Work to complete.
Keep only the lines of the listing that include the word "scene", and copy them.

(Stored data entries)
═══

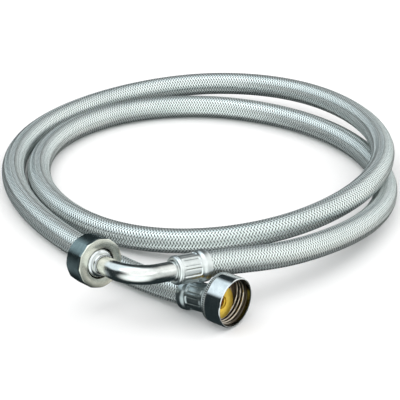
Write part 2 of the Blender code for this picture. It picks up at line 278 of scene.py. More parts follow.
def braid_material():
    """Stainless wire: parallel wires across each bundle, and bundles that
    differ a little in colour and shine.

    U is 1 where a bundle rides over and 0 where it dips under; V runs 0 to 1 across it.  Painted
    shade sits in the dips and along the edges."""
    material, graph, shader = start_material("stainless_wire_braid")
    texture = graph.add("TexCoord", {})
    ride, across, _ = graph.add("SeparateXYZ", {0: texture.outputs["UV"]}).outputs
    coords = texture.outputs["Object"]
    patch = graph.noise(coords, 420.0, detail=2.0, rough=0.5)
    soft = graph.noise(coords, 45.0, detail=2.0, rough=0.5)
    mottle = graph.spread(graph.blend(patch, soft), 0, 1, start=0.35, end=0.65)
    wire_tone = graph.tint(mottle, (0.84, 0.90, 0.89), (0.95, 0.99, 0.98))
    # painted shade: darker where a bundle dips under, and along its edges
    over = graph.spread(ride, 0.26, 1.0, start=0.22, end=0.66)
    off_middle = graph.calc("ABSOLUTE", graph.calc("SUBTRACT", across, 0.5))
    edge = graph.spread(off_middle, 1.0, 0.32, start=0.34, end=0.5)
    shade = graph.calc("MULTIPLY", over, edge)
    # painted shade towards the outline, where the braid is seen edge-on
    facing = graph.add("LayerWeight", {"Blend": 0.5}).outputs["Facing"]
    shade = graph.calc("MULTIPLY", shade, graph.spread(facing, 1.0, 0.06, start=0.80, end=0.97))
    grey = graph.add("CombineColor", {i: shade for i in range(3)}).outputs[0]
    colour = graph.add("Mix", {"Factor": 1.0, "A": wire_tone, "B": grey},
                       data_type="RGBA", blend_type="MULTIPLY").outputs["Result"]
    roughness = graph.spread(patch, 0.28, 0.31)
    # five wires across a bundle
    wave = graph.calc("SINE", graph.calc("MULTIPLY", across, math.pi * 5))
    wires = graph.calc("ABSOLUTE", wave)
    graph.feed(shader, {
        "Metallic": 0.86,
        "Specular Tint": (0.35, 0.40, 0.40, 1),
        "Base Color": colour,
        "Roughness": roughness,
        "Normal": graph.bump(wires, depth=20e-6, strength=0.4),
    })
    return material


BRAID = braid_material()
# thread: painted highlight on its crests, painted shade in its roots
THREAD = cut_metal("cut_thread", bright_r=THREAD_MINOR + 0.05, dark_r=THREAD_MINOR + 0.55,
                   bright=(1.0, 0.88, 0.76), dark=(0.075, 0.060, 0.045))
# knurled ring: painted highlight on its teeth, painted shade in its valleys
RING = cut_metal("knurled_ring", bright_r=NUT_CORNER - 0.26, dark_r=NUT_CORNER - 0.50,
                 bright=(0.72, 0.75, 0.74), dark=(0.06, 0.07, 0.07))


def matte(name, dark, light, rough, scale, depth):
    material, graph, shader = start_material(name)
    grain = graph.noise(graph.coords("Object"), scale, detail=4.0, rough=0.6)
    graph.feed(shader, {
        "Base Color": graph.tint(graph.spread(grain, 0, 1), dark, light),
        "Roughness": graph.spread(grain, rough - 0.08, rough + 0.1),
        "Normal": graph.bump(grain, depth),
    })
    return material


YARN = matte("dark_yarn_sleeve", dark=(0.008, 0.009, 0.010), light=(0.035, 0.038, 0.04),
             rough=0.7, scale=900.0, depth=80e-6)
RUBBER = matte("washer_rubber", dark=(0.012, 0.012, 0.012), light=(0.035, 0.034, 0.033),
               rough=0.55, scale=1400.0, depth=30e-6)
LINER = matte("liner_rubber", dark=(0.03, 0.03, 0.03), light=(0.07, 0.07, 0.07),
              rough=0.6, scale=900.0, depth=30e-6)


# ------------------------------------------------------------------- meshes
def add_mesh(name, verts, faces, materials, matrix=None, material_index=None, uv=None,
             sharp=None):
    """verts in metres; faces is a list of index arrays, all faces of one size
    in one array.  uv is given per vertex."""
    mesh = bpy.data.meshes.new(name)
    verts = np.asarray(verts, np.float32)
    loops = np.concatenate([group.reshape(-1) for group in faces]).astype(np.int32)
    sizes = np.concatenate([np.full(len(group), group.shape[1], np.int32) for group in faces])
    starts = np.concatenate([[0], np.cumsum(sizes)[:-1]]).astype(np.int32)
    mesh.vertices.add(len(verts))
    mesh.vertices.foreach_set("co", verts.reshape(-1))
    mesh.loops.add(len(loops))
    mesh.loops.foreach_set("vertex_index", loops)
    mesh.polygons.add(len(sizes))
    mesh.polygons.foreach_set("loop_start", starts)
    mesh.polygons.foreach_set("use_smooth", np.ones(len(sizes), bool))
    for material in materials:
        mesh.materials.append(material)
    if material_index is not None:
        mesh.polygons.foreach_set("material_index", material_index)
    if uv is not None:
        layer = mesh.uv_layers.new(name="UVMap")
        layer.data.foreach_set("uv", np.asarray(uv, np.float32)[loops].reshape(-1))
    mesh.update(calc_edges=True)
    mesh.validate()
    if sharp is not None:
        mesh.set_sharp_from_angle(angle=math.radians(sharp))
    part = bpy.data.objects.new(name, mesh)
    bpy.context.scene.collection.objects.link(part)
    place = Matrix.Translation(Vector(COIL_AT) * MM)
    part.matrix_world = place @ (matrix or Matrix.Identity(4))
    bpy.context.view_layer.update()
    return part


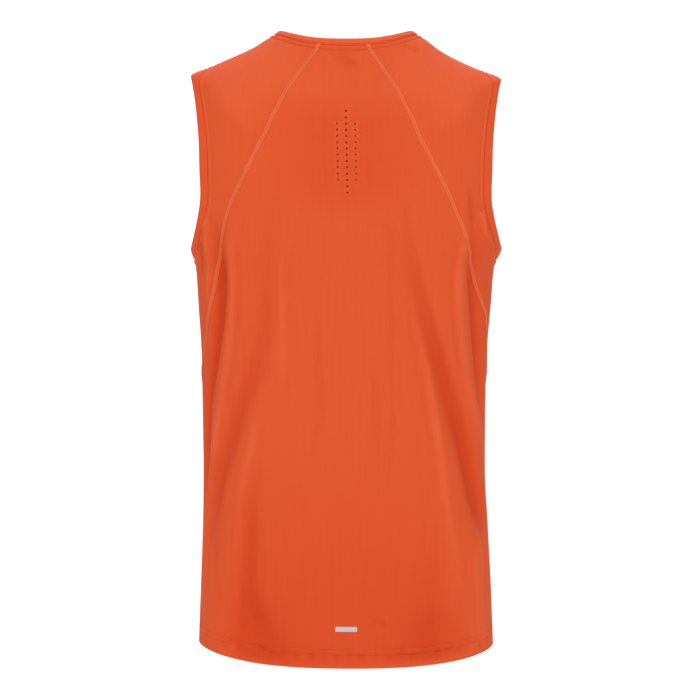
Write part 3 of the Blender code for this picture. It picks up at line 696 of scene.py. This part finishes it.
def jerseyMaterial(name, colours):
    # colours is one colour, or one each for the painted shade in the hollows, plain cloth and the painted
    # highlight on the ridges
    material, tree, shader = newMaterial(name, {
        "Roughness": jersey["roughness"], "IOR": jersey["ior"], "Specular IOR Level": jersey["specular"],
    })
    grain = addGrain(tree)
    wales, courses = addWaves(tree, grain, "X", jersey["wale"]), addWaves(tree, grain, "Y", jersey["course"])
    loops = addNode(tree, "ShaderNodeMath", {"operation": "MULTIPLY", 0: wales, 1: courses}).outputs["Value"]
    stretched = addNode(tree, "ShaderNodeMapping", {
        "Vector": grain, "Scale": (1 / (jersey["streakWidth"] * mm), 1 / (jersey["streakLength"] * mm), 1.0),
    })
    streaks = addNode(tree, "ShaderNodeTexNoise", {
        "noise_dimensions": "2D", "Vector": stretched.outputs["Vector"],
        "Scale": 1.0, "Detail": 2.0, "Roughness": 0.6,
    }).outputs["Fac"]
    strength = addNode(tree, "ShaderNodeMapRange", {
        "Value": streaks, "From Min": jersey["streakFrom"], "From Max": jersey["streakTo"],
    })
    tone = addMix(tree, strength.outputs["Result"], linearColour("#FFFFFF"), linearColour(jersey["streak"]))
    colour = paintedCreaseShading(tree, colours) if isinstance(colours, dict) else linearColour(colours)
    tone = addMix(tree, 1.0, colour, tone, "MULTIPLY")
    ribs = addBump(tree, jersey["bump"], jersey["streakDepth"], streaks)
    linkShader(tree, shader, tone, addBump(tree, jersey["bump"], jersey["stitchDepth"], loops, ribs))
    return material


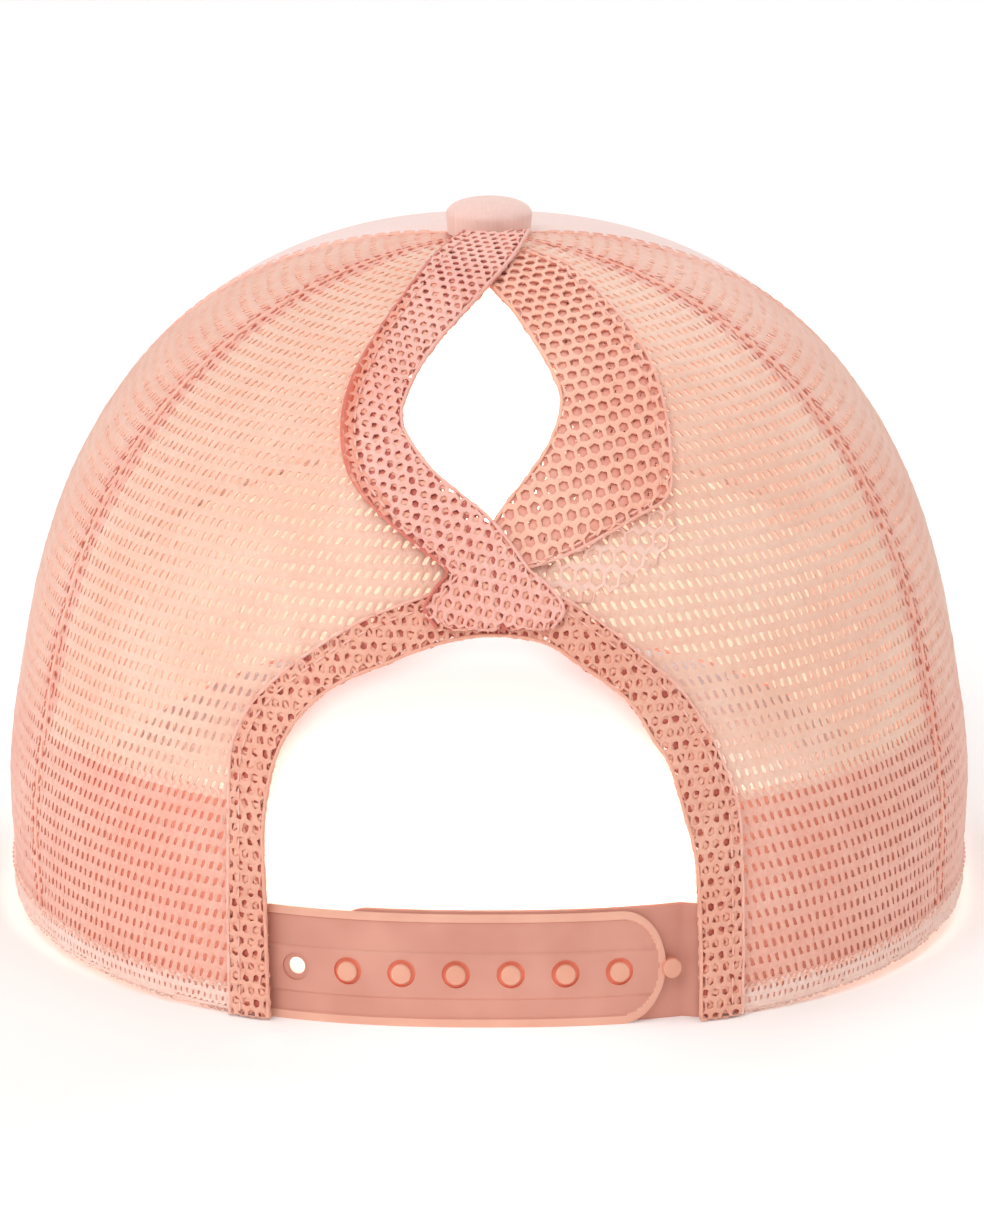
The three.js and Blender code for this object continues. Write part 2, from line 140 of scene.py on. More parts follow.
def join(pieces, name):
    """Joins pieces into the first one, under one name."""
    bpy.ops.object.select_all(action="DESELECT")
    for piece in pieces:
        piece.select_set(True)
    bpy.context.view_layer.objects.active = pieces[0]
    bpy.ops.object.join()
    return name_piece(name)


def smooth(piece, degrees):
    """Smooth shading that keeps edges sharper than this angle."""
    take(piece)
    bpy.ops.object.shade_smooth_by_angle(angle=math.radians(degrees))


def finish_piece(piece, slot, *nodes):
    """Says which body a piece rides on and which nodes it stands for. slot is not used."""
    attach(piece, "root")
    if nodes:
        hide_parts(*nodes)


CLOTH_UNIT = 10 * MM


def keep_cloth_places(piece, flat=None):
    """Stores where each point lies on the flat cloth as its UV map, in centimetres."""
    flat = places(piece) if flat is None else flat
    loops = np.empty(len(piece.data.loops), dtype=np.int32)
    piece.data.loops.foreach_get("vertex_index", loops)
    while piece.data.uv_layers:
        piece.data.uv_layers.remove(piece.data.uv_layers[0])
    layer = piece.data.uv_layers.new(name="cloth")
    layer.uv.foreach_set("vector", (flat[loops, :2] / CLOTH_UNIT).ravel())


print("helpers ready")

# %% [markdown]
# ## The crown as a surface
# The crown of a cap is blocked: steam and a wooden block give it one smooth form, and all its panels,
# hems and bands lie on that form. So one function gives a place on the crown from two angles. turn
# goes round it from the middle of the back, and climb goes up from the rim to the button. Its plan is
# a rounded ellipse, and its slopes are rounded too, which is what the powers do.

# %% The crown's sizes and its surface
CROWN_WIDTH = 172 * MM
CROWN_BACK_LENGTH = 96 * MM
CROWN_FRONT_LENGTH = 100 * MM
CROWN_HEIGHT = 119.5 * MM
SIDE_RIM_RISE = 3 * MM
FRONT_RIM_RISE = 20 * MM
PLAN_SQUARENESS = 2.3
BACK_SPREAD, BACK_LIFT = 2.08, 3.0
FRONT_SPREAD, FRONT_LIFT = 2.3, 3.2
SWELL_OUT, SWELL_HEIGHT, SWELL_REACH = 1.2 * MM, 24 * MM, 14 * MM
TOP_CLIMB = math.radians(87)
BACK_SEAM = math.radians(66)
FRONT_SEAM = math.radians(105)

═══

Finished task.
Write part 2 of the Blender code for this picture. It picks up at line 278 of scene.py. More parts follow.
    bpy.context.scene.collection.objects.link(part)
Write part 3 of the Blender code for this picture. It picks up at line 696 of scene.py. This part finishes it.
The three.js and Blender code for this object continues. Write part 2, from line 140 of scene.py on. More parts follow.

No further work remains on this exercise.